GIVEN REQUEST: Please quote the material exactly, every line of it.

DATA LISTING:

--

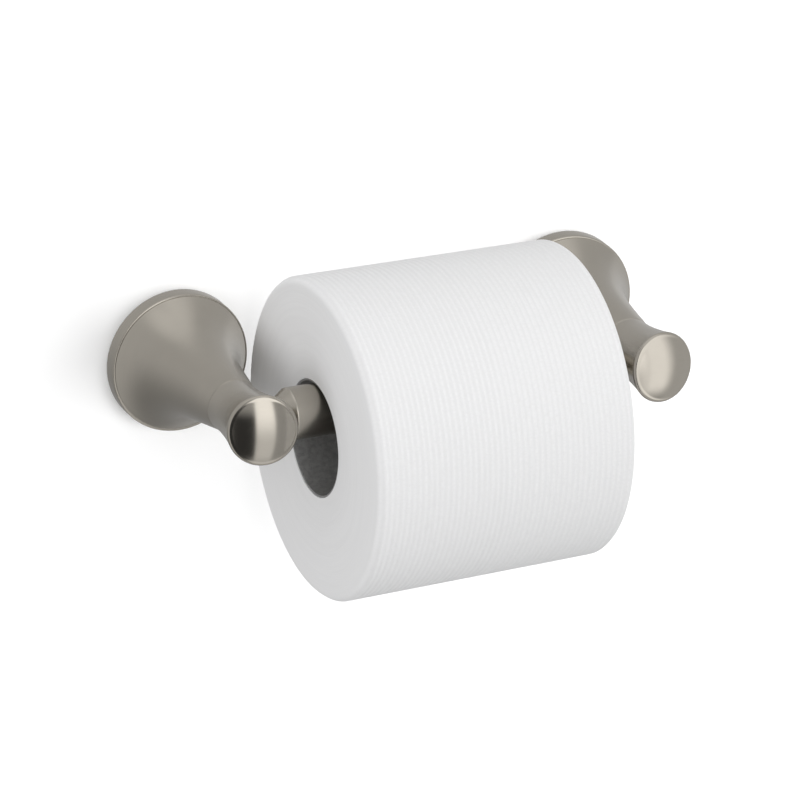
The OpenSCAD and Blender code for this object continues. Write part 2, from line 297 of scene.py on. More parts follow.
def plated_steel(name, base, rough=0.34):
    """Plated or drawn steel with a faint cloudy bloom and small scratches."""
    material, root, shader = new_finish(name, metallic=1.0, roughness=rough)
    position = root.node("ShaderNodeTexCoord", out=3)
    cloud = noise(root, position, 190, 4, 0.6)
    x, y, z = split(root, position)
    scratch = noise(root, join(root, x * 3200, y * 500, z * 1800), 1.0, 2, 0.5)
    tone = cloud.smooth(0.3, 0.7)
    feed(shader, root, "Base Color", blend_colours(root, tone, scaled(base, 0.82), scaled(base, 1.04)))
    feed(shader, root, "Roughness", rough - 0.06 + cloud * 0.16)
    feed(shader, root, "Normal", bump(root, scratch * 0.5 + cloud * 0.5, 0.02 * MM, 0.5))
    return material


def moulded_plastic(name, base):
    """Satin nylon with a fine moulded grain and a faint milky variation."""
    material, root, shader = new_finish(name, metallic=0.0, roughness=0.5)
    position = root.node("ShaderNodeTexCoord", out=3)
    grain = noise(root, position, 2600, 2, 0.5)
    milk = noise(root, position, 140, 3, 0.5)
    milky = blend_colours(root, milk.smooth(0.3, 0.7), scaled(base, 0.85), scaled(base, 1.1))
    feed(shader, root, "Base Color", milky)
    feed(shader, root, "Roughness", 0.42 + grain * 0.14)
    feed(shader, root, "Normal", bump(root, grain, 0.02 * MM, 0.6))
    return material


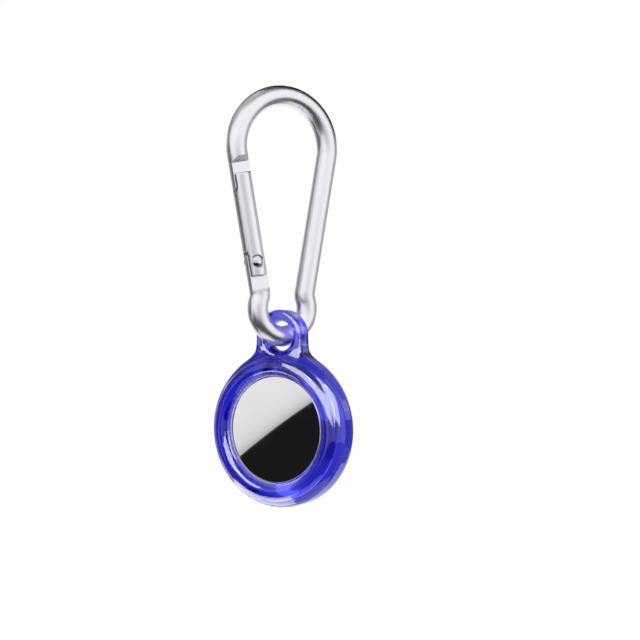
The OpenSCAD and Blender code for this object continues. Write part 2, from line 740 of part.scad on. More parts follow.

--

WRITTEN REPLY:
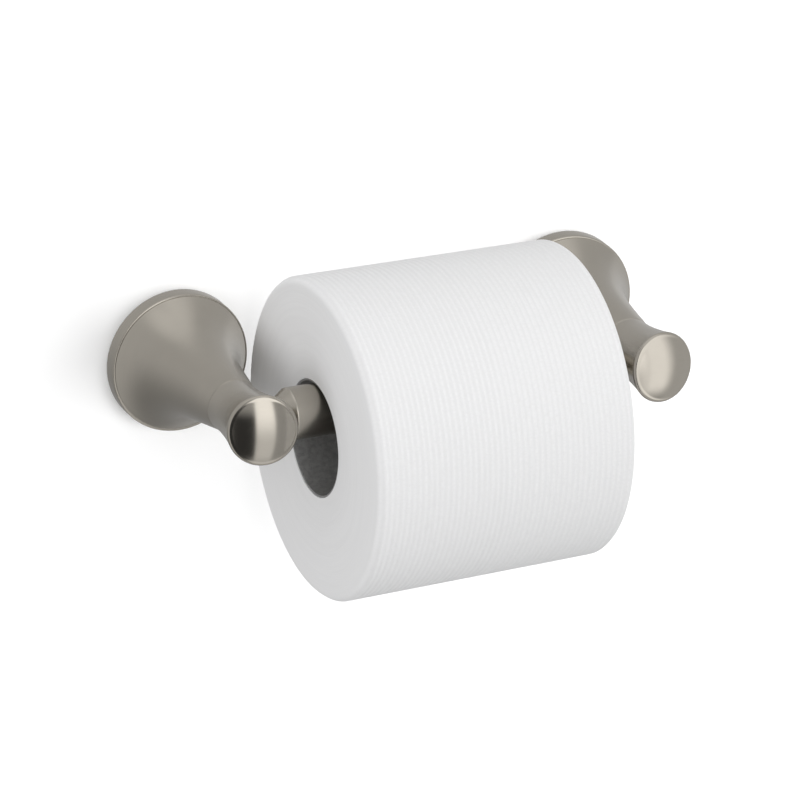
The OpenSCAD and Blender code for this object continues. Write part 2, from line 297 of scene.py on. More parts follow.
def plated_steel(name, base, rough=0.34):
    """Plated or drawn steel with a faint cloudy bloom and small scratches."""
    material, root, shader = new_finish(name, metallic=1.0, roughness=rough)
    position = root.node("ShaderNodeTexCoord", out=3)
    cloud = noise(root, position, 190, 4, 0.6)
    x, y, z = split(root, position)
    scratch = noise(root, join(root, x * 3200, y * 500, z * 1800), 1.0, 2, 0.5)
    tone = cloud.smooth(0.3, 0.7)
    feed(shader, root, "Base Color", blend_colours(root, tone, scaled(base, 0.82), scaled(base, 1.04)))
    feed(shader, root, "Roughness", rough - 0.06 + cloud * 0.16)
    feed(shader, root, "Normal", bump(root, scratch * 0.5 + cloud * 0.5, 0.02 * MM, 0.5))
    return material


def moulded_plastic(name, base):
    """Satin nylon with a fine moulded grain and a faint milky variation."""
    material, root, shader = new_finish(name, metallic=0.0, roughness=0.5)
    position = root.node("ShaderNodeTexCoord", out=3)
    grain = noise(root, position, 2600, 2, 0.5)
    milk = noise(root, position, 140, 3, 0.5)
    milky = blend_colours(root, milk.smooth(0.3, 0.7), scaled(base, 0.85), scaled(base, 1.1))
    feed(shader, root, "Base Color", milky)
    feed(shader, root, "Roughness", 0.42 + grain * 0.14)
    feed(shader, root, "Normal", bump(root, grain, 0.02 * MM, 0.6))
    return material


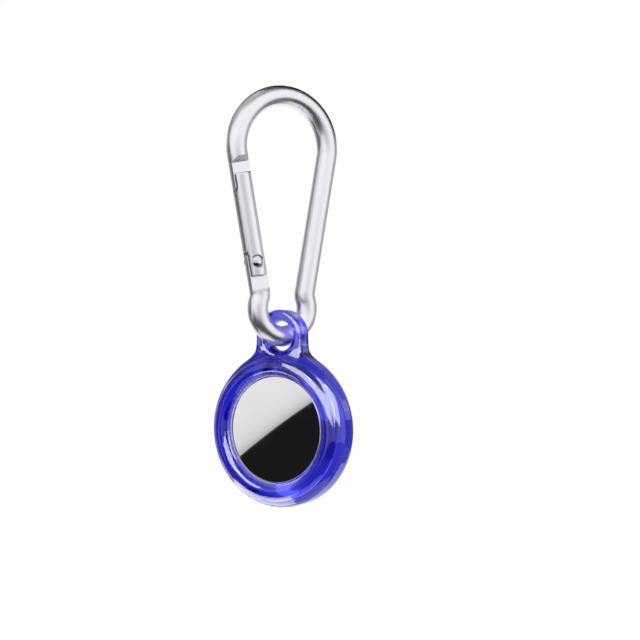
The OpenSCAD and Blender code for this object continues. Write part 2, from line 740 of part.scad on. More parts follow.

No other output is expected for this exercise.